Gordon, on the other hand, has had several run-ins with different drivers over the last few years. He and Bowyer tangled at Martinsville (Va.) Speedway earlier this season and obviously Gordon hadn't that let that dustup go. By allowing Gordon to compete this weekend, it should make for excellent racing theatre, with Gordon constantly checking in rear-view mirror to see where Bowyer is on the track. This will add an element of intrigue to the race at Homestead that, frankly, the sport desperately needs. NASCAR has suffered declining attendance and TV ratings for years; anything that injects a dose excitement into NASCAR must be considered a good thing for the sport.

Looking at the replay of the incident between Gordon and Bowyer it's easy to understand why Bowyer was so hot.

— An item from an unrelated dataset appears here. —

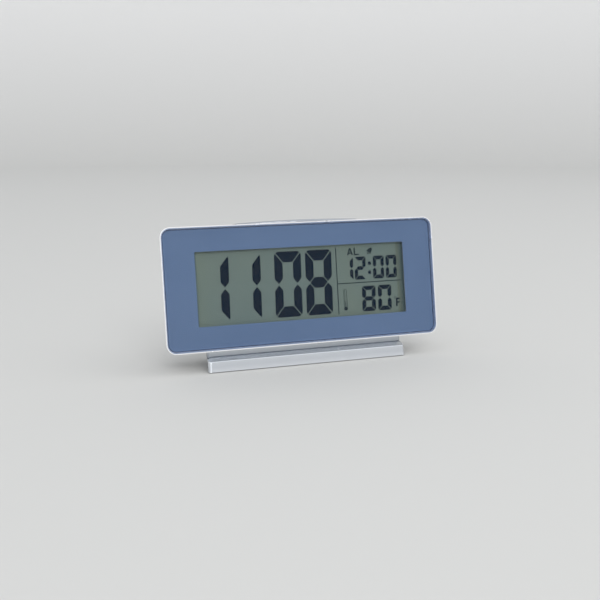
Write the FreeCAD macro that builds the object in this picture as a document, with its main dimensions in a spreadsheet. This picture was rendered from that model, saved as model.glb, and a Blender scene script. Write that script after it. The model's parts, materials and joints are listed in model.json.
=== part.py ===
import FreeCAD, Part
import math
import os
import Sketcher

# A desk clock with a liquid crystal display, leaning back on a low foot.
# World frame in mm: +X to the viewer's right, +Y to the back, +Z up, origin on the table under the middle.
# Case pieces are drawn in the leaning frame of the face plate: X right, Y up along the plate, and Z out of
# its front. A depth is counted backwards from the front of the plate, so depth d lies at Z = -d.

SIZES = {
    "how the clock stands": {
        "tilt": "9.9",
        "plate_lift": "10.8",
        "pad_proud": "0.4",
    },
    "face plate, its print and the tape behind it": {
        "lens_width": "140",
        "lens_height": "58",
        "lens_corner": "4",
        "lens_thick": "1.5",
        "lens_gap": "0.1",
        "print_thick": "0.1",
        "tape_thick": "0.3",
        "tape_width": "4",
        "window_width": "109",
        "window_bottom": "11.1",
        "window_height": "35.7",
        "window_corner": "0.6",
        "print_inset": "0.3",
        "tape_inset": "0.5",
        "tape_corner": "1.6",
    },
    "case": {
        "wall": "2",
        "rim": "0.9",
        "rim_side": "1",
        "front_wall": "1.6",
        "waist_depth": "9",
        "waist_margin": "10.2",
        "waist_bottom": "0.5",
        "waist_top": "57.5",
        "waist_corner": "7",
        "case_depth": "26.5",
        "back_inset": "2.5",
        "back_round": "2",
        "case_lip": "1.5",
        "case_lip_thick": "0.9",
        "seat_gap": "0.15",
    },
    "case screws": {
        "case_boss_gap": "0.2",
        "case_screw_low": "8.5",
        "case_screw_high": "48",
        "case_boss_r": "2.2",
        "screw_r": "1.1",
        "screw_head_r": "1.9",
        "screw_head": "1.4",
        "screw_bite": "4.5",
        "screw_play": "0.2",
        "well_seat_depth": "13",
        "well_wall": "1",
    },
    "display": {
        "glass_width": "113.6",
        "glass_bottom": "7.2",
        "glass_top": "50.2",
        "glass_ledge": "3",
        "glass_thick": "0.7",
        "polarizer_thick": "0.2",
        "polarizer_inset": "0.8",
        "holder_inset": "0.3",
        "holder_rail": "1.6",
        "guide_share": "0.667",
        "guide_gap": "0.2",
        "reflector_thick": "0.2",
        "zebra_width": "1.8",
        "zebra_margin": "4.8",
        "led_size": "2.4",
        "led_share": "0.72",
        "led_x": "25",
        "zebra_inset": "0.6",
        "guide_low_margin": "0.3",
        "guide_high_margin": "1.2",
        "rib_thick": "0.8",
        "rib_height": "1.2",
        "rib_gap": "0.2",
    },
    "circuit board": {
        "board_clear": "1.6",
        "board_thick": "1.6",
        "board_margin": "1.3",
        "board_bottom": "3.2",
        "board_top": "54.4",
        "board_notch_half": "36",
        "board_notch_bottom": "50.4",
        "board_boss_x": "48",
        "board_boss_low": "4.6",
        "board_boss_high": "52.8",
        "board_boss_r": "2.1",
        "board_screw_r": "0.9",
        "board_screw_head_r": "1.7",
        "board_screw_head": "1.2",
        "board_screw_bite": "4",
        "chip_x": "-8",
        "chip_height_up": "24",
        "chip_r": "5",
        "chip_height": "1.3",
        "crystal_x": "12",
        "crystal_up": "36.5",
        "crystal_r": "1",
        "crystal_length": "6",
        "capacitor_x": "-27",
        "capacitor_up": "36.5",
        "capacitor_r": "2.5",
        "capacitor_height": "7",
        "chip_part_x": "22",
        "chip_part_up": "34",
        "chip_part_pitch": "3",
        "chip_part_length": "1.6",
        "chip_part_width": "0.8",
        "chip_part_height": "0.6",
        "thermistor_x": "50",
        "thermistor_up": "36.5",
        "thermistor_r": "1.1",
        "thermistor_leg": "2",
        "thermistor_wire": "0.25",
    },
    "snooze bar": {
        "bar_half": "31.5",
        "bar_front": "5",
        "bar_top": "60.4",
        "bar_crown": "1.6",
        "bar_round": "1",
        "bar_gap": "0.35",
        "bar_wall": "1.4",
        "bar_travel": "1",
        "bar_bottom": "54.2",
        "bar_tab": "2.2",
        "bar_tab_thick": "1.2",
        "bar_stem_r": "1.1",
        "bar_stem_margin": "1.2",
        "snooze_plunger_r": "1.2",
        "snooze_plunger_proud": "1.4",
        "snooze_plunger_sunk": "0.6",
        "snooze_switch_height": "4",
    },
    "keys on the back": {
        "key_pitch": "18",
        "key_height": "41.2",
        "key_r": "3.6",
        "key_gap": "0.25",
        "key_proud": "0.8",
        "key_flange": "1",
        "key_flange_thick": "1",
        "key_stem_r": "2",
        "key_travel": "0.5",
        "key_guide": "2.5",
        "key_guide_wall": "0.8",
        "switch_size": "6",
        "switch_height": "4.4",
        "plunger_r": "1.6",
        "plunger_proud": "1.6",
        "plunger_gap": "0.15",
        "plunger_sunk": "0.3",
    },
    "alarm switch": {
        "slide_x": "44",
        "slide_height": "20",
        "slide_travel": "3",
        "slide_knob_length": "4",
        "slide_knob_width": "3",
        "slide_knob_proud": "1.2",
        "slide_plate_length": "12",
        "slide_plate_width": "6",
        "slide_plate_thick": "1",
        "slide_gap": "0.2",
        "lever_length": "2",
        "lever_width": "1.6",
        "lever_height": "3",
        "lever_foot": "0.8",
        "slide_can_length": "9",
        "slide_can_width": "4.4",
        "slide_can_height": "3.6",
    },
    "battery bay": {
        "cell_r": "5.25",
        "cell_length": "43.5",
        "cell_nub_r": "1.9",
        "cell_nub": "1",
        "cell_gap": "0.3",
        "bay_middle": "19.8",
        "door_clear": "0.65",
        "bay_wall": "1.2",
        "contact_thick": "0.4",
        "contact_half": "3.6",
        "tab_half": "1.5",
        "tab_rise": "2.6",
        "tab_length": "4.1",
        "lead_r": "0.5",
        "lead_run": "6",
        "lead_bend": "1.5",
        "spring_length": "5",
        "spring_r": "3",
        "spring_wire": "0.5",
        "spring_turns": "3",
        "door_thick": "1.6",
        "door_gap": "0.3",
        "door_ledge": "1.2",
        "tongue_x": "14",
        "tongue_width": "8",
        "tongue_reach": "1.5",
        "tongue_thick": "1.1",
        "latch_width": "10",
        "latch_slit": "0.8",
        "latch_length": "5",
        "grip_radius": "4.5",
        "grip_depth": "1",
        "grip_ridge": "0.5",
    },
    "buzzer": {
        "buzzer_x": "-44",
        "buzzer_height": "20",
        "buzzer_r": "10",
        "buzzer_thick": "0.4",
        "buzzer_ring": "2.5",
        "buzzer_seat": "1.2",
        "sound_half": "6.5",
        "slot_taper": "1.5",
        "slot_pitch": "2.6",
        "slot_width": "1.1",
    },
    "foot": {
        "foot_width": "103.6",
        "foot_taper": "20",
        "foot_front": "2.4",
        "lip_top_front": "1.2",
        "lip_top": "5.2",
        "riser_foot": "2",
        "riser_foot_height": "6.4",
        "riser_lean": "0.8",
        "foot_depth": "33",
        "neck_back": "23",
        "foot_wall": "2",
        "foot_corner": "1.2",
        "lip_round": "0.4",
        "foot_back_corner": "4",
        "foot_screw_x": "34",
        "foot_screw_depth": "18",
        "foot_boss": "5",
        "foot_seat": "2",
        "foot_pad_r": "4",
        "foot_pad_x": "30",
        "foot_pad_front": "7",
        "foot_pad_back": "27",
    },
}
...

Here he was, still holding a slim chance of winning the championship (he was in third place in the standings) when he and Gordon made slight contact on the track. Yes, Bowyer probably should have given Gordon more space, but the contact sure appeared unintentional. Gordon immediately tried to reach Bowyer's rear bumper to push him into the wall, but Gordon was unable to do so.

After failing to maintain the minimum speed, NASCAR black-flagged Gordon, telling him to pull into the garage. But before he did, Gordon -- who has had a disappointing season -- slammed into Bowyer and also took out Joey Logano and Aric Almirola in the process. If Bowyer, who is one of the bigger, more muscular drivers in the sport, hadn't been restrained, things could have gotten ugly for Gordon.

Bowyer will have his chance to exact his revenge this weekend in the year's final race in South Florida. Will Gordon end up in the wall? We'll have to wait and see, but one thing is certain: Many will be watching for it, which is the point.